Begin

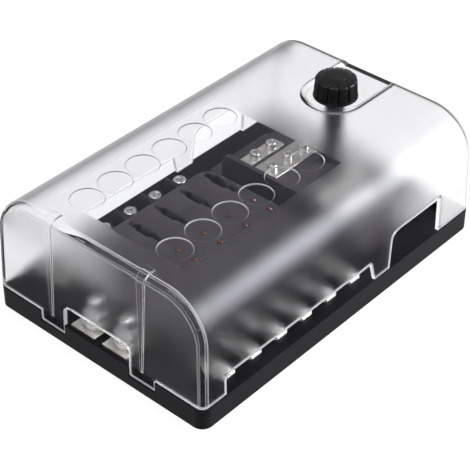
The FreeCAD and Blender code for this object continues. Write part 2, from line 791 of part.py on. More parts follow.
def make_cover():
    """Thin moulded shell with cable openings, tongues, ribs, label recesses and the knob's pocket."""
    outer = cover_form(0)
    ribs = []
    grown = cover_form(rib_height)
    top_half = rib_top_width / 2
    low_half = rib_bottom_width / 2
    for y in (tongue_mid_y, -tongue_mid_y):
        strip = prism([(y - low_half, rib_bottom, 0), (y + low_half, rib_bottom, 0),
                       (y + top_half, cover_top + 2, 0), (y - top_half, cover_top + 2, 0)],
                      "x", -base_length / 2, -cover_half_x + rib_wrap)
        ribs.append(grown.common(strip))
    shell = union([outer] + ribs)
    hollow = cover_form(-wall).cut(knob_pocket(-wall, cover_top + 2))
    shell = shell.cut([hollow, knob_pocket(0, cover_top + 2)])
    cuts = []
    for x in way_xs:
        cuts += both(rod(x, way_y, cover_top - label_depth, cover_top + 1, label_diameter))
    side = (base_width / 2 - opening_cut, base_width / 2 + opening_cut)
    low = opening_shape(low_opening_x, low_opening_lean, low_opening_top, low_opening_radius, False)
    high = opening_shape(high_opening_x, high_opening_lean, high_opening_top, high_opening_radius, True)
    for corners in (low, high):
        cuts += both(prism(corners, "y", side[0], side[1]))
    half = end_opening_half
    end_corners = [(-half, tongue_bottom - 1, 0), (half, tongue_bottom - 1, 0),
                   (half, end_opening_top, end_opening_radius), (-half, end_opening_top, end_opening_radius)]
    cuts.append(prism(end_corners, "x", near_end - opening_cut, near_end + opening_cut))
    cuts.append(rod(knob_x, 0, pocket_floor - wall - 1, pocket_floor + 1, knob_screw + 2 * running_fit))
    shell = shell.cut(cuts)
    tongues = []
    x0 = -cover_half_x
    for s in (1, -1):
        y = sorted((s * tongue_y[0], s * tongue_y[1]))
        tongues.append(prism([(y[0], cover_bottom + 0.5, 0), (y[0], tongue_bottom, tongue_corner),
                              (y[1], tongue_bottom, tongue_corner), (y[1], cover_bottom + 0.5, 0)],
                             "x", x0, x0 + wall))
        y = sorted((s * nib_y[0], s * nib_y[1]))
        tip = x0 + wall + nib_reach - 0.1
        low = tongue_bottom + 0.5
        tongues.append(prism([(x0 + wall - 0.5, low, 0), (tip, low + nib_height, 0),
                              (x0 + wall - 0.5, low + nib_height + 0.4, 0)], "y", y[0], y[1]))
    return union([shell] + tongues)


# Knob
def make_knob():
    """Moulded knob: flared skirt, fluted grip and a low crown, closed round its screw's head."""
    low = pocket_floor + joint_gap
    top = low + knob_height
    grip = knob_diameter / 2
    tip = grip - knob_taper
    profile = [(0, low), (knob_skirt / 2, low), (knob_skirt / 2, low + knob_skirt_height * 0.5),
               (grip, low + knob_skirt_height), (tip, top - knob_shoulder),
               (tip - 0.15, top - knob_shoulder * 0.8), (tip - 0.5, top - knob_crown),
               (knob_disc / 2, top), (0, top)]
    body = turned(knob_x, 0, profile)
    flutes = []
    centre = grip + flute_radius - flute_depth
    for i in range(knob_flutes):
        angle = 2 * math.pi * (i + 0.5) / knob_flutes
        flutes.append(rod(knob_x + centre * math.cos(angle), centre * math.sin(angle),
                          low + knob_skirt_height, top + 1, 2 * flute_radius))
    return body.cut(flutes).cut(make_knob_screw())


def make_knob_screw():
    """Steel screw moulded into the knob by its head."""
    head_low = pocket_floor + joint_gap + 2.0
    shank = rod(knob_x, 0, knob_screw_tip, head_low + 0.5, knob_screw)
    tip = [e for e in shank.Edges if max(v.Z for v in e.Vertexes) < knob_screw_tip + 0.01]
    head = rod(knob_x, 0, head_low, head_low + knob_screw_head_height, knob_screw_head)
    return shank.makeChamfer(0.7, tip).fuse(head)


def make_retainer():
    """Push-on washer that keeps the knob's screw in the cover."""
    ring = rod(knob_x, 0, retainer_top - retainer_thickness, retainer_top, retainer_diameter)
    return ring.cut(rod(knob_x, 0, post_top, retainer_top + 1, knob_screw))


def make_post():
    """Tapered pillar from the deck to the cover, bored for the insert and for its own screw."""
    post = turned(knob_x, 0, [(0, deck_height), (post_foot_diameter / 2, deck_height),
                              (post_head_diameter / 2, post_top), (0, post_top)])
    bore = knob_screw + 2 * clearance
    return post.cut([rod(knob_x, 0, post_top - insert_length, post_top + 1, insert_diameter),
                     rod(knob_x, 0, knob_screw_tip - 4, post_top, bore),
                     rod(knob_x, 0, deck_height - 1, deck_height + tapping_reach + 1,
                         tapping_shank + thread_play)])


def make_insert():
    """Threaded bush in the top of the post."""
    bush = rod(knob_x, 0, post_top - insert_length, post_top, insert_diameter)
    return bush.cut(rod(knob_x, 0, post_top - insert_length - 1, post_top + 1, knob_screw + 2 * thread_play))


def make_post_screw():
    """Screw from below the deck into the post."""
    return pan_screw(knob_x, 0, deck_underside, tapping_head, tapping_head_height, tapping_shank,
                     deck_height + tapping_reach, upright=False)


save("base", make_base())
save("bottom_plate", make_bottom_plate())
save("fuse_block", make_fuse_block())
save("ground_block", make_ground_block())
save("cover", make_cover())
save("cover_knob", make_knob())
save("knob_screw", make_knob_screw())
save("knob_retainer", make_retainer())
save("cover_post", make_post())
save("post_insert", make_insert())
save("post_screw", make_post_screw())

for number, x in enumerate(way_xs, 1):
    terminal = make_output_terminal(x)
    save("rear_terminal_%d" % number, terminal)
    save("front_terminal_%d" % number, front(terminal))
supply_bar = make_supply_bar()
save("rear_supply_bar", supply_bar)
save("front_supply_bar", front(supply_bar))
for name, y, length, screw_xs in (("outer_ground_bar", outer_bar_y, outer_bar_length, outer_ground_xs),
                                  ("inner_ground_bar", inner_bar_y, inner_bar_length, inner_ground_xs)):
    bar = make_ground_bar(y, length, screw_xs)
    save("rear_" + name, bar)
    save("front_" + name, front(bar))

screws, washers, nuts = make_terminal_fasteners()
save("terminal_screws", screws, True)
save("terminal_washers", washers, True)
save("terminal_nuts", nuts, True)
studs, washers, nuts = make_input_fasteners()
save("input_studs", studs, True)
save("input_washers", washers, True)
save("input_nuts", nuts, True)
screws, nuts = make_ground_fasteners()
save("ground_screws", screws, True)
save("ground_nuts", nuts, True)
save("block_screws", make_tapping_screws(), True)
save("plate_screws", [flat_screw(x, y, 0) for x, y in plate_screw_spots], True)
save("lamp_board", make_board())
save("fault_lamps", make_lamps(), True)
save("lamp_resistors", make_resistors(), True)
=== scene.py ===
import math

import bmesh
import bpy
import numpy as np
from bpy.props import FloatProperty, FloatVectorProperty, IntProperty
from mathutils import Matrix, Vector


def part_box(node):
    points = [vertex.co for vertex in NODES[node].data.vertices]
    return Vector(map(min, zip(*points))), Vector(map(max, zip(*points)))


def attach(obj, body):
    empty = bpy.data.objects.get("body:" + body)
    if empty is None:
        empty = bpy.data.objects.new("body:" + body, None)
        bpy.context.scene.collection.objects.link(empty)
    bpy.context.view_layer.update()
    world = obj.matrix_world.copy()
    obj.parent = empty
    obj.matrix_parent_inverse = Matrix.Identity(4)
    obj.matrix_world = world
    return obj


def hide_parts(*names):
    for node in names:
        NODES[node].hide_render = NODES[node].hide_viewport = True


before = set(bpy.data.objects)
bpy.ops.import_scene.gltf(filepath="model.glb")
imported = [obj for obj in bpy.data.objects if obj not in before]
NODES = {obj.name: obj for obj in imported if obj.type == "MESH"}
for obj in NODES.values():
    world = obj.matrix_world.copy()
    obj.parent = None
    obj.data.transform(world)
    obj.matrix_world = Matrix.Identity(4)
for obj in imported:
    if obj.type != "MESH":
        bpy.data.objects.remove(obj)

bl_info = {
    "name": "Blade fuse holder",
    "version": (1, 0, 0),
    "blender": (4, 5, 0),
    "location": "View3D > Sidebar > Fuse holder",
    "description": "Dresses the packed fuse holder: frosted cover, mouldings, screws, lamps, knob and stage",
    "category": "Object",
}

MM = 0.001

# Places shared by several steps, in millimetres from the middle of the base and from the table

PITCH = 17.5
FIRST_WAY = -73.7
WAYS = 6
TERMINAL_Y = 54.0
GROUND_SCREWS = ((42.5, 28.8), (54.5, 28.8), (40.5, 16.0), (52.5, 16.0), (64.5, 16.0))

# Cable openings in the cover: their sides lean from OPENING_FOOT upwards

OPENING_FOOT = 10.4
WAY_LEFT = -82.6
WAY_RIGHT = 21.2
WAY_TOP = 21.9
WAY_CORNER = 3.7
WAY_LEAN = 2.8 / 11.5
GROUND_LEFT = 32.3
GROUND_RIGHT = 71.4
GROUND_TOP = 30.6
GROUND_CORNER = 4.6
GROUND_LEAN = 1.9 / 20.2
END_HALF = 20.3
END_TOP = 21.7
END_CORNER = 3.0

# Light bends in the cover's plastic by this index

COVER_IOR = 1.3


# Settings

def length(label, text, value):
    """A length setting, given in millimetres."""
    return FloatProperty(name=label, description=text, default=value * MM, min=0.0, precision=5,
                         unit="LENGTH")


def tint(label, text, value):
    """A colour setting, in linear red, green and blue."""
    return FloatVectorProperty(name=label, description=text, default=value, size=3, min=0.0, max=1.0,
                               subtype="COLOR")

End

- **WHAT TO WORK ON**:
Of the lines above, retype only those from the line containing "bpy.context.view_layer.update()" through the line containing "# Cable openings", including both, exactly.

- **RIGHT ANSWER**:
    bpy.context.view_layer.update()
    world = obj.matrix_world.copy()
    obj.parent = empty
    obj.matrix_parent_inverse = Matrix.Identity(4)
    obj.matrix_world = world
    return obj


def hide_parts(*names):
    for node in names:
        NODES[node].hide_render = NODES[node].hide_viewport = True


before = set(bpy.data.objects)
bpy.ops.import_scene.gltf(filepath="model.glb")
imported = [obj for obj in bpy.data.objects if obj not in before]
NODES = {obj.name: obj for obj in imported if obj.type == "MESH"}
for obj in NODES.values():
    world = obj.matrix_world.copy()
    obj.parent = None
    obj.data.transform(world)
    obj.matrix_world = Matrix.Identity(4)
for obj in imported:
    if obj.type != "MESH":
        bpy.data.objects.remove(obj)

bl_info = {
    "name": "Blade fuse holder",
    "version": (1, 0, 0),
    "blender": (4, 5, 0),
    "location": "View3D > Sidebar > Fuse holder",
    "description": "Dresses the packed fuse holder: frosted cover, mouldings, screws, lamps, knob and stage",
    "category": "Object",
}

MM = 0.001

# Places shared by several steps, in millimetres from the middle of the base and from the table

PITCH = 17.5
FIRST_WAY = -73.7
WAYS = 6
TERMINAL_Y = 54.0
GROUND_SCREWS = ((42.5, 28.8), (54.5, 28.8), (40.5, 16.0), (52.5, 16.0), (64.5, 16.0))

# Cable openings in the cover: their sides lean from OPENING_FOOT upwards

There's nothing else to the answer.